Oman, the biggest Arab oil producer outside of OPEC, is turning up the heat in a regional battle for business from ships in need of fuel with a $600 million deal to build storage tanks at the port of Sohar.
Sohar Port and Freezone signed a contract with Singapore-based trader Trescorp Alliance Pte to build an initial fuel-storage capacity of 600,000 cubic meters (21.2 million cubic feet) that will start operating by 2020, the Omani company’s chief executive officer, Mark Geilenkirchen, said in an interview. Trescorp plans to triple the facility’s capacity to 1.8 million cubic meters within a year, he said Monday in Dubai.
The Indian Ocean port of Sohar is taking aim at some of the business that the oil trading hub of Fujairah, located on the same coastline in the neighboring United Arab Emirates, has had pretty much to itself. Fujairah is the Middle East’s biggest hub for ship fueling, or bunkering, and will provide more than four times the oil-storage capacity that Sohar expects to have by 2020.
Both ports are located outside the Strait of Hormuz, a shipping bottleneck vulnerable to potential disruptions amid political tensions in the area. About 20 percent the world’s oil supply passes through the strait, according to the U.S. Energy Information Administration.
‘Huge for Us’
“This is going to be huge for us,” Geilenkirchen said. “What we were seeing was vessels coming to Sohar and then going to Fujairah for bunkering. We want to stop that.”
The first phase of the project will include tanks to store and blend crude, jet fuel and diesel, while the second phase will add blending of products like gasoline and jet fuel, according to a statement from Sohar Port and Freezone. Trescorp expects the growth in regional demand to be “far greater” than the storage capacity currently available, the Singapore trader’s chairman, Hamood Al Hashmi, said in the statement. The expanded facility will have six deep-water berths, one of which will be capable of handling very large crude carriers, or VLCCs.
By 2020, Sohar will have total storage of about 3.2 million cubic meters, including the Trescorp project. Fajairah aims to expand its oil storage to about 14 million cubic meters by that time.
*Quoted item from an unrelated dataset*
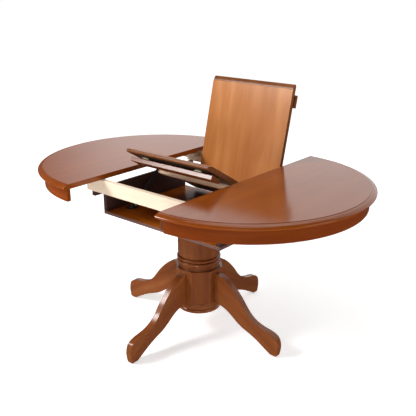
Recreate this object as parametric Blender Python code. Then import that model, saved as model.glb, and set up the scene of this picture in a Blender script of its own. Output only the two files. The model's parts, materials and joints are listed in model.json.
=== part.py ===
"""Round pedestal table that pulls apart for a folding centre leaf, with the leaf half unfolded.

Two half tops slide apart on wooden rails above a storage box, which stands on a turned pedestal with four legs.
The leaf has two panels hinged edge to edge. Its front panel hangs on two swing arms inside the box, and under each
panel's outer end an apron flap folds down to close the gap between the half aprons.

Metres, +Z up. The origin is on the floor under the pedestal. The halves part along X, the split faces run along Y.
Run with: blender --background --python part.py
"""

import math

import bmesh
import bpy
from mathutils import Matrix, Vector

MM = 0.001
GAP = 0.3 * MM  # between pieces that touch

# Top and apron
TOP_RADIUS = 533.5 * MM
TOP_HEIGHT = 762 * MM
TOP_THICK = 22 * MM
SPLIT_HALF = 255 * MM  # from the middle to each split face, pulled apart
APRON_INSET = 26.5 * MM  # from the top's outer edge to the apron
APRON_THICK = 18 * MM
APRON_DEPTH = 58 * MM
APRON_RECESS = 16 * MM  # from the split face back to the apron's end
ALIGNER_REACH = 25 * MM  # past the split face
ALIGNER_THICK = 20 * MM
ALIGNER_LENGTH = 65 * MM
ARC_STEPS = 36

# Rails and sliders
RAIL_INNER = 316 * MM  # from the middle to a rail's inner face, along Y
RAIL_THICK = 22 * MM
RAIL_DEPTH = 60 * MM
RAIL_HALF = 350 * MM
GROOVE_WIDTH = 11 * MM
GROOVE_DEPTH = 8 * MM
GROOVE_DROP = 16 * MM  # from the underside of the top to the groove
TONGUE_PLAY = 0.5 * MM
SLIDER_THICK = 22 * MM
SLIDER_DEPTH = 40 * MM
SLIDER_START = 280 * MM
SLIDER_MARGIN = 28.2 * MM  # from a slider's end to the apron

# Storage box
BOX_HALF_X = 335 * MM
BOX_HALF_Y = 262 * MM
BOX_DEPTH = 176 * MM  # from the underside of the top down to the box's floor
BOX_FLOOR_THICK = 14 * MM
BOX_END_THICK = 20 * MM
EAR_LAP = 8 * MM  # how far the box ends' ears reach under the rails
EAR_DEPTH = 27 * MM

# Pedestal
DRUM_RADIUS = 96 * MM
RING_RADIUS = 100 * MM
BLOCK_FLAT = 105 * MM  # from the axis to each flat of the octagon
BLOCK_TOP = 312 * MM
BLOCK_BOTTOM = 152 * MM
CAP_RADIUS = 106 * MM
CAP_BOTTOM = 103 * MM
CAVITY_RADIUS = 60 * MM
CAVITY_TOP = 280 * MM
TURNED_STEPS = 32

# Legs
LEG_THICK = 28 * MM
LEG_BEVEL = 3 * MM
GLIDE_RADIUS = 10 * MM
GLIDE_THICK = 4 * MM
FOOT_REACH = 457 * MM
FOOT_FLAT = 32 * MM  # length of the flat under the foot
FOOT_TOE = 7 * MM  # from the foremost point back to the flat

# Leaf
LEAF_HALF_WIDTH = 228.5 * MM
RAIL_CLEARANCE = 1.15 * MM  # between the rear panel and the rear rail
HINGE_DROP = 171.7 * MM  # from the top's face down to the leaf's centre hinge, in the box
FRONT_TILT = 31.1  # degrees that the front panel has still to turn
REAR_TILT = 76.2
BATTEN_THICK = 20 * MM
BATTEN_WIDTH = 36 * MM
FRONT_BATTEN_FROM_HINGE = 287 * MM
FRONT_BATTEN_HALF = 220 * MM
REAR_BATTEN_FROM_HINGE = 256 * MM
REAR_BATTEN_HALF = 212 * MM
CENTRE_HINGE_X = 150 * MM
CENTRE_HINGE_SIZE = (60 * MM, 16 * MM, 13.4 * MM)
CENTRE_HINGE_COVER = 4 * MM  # wood above the hinge

# Swing arms
ARM_PIVOT_HEIGHT = 21.806 * MM  # above the box's floor
ARM_INNER = 241 * MM
ARM_THICK = 6 * MM
ARM_WIDTH = 18 * MM
BRACKET_THICK = 4 * MM
BRACKET_WIDTH = 40 * MM
BRACKET_FOOT = 38 * MM
PIN_RADIUS = 4 * MM
PIN_HEAD_RADIUS = 7.5 * MM
PIN_HEAD = 2.7 * MM
HOLE_PLAY = 0.4 * MM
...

Ship traffic at Sohar has increased for three consecutive months since June, after starting cargo services to Qatar because of the political crisis that cut that Gulf nation’s transport links to the region’s largest port, Jebel Ali in the U.A.E., Geilenkirchen said. Sohar Port expects to serve about 3,000 vessels this year, up from about 2,600 in 2016, and it estimates maritime traffic to grow 30 percent next year as more projects including chemical production start there, he said.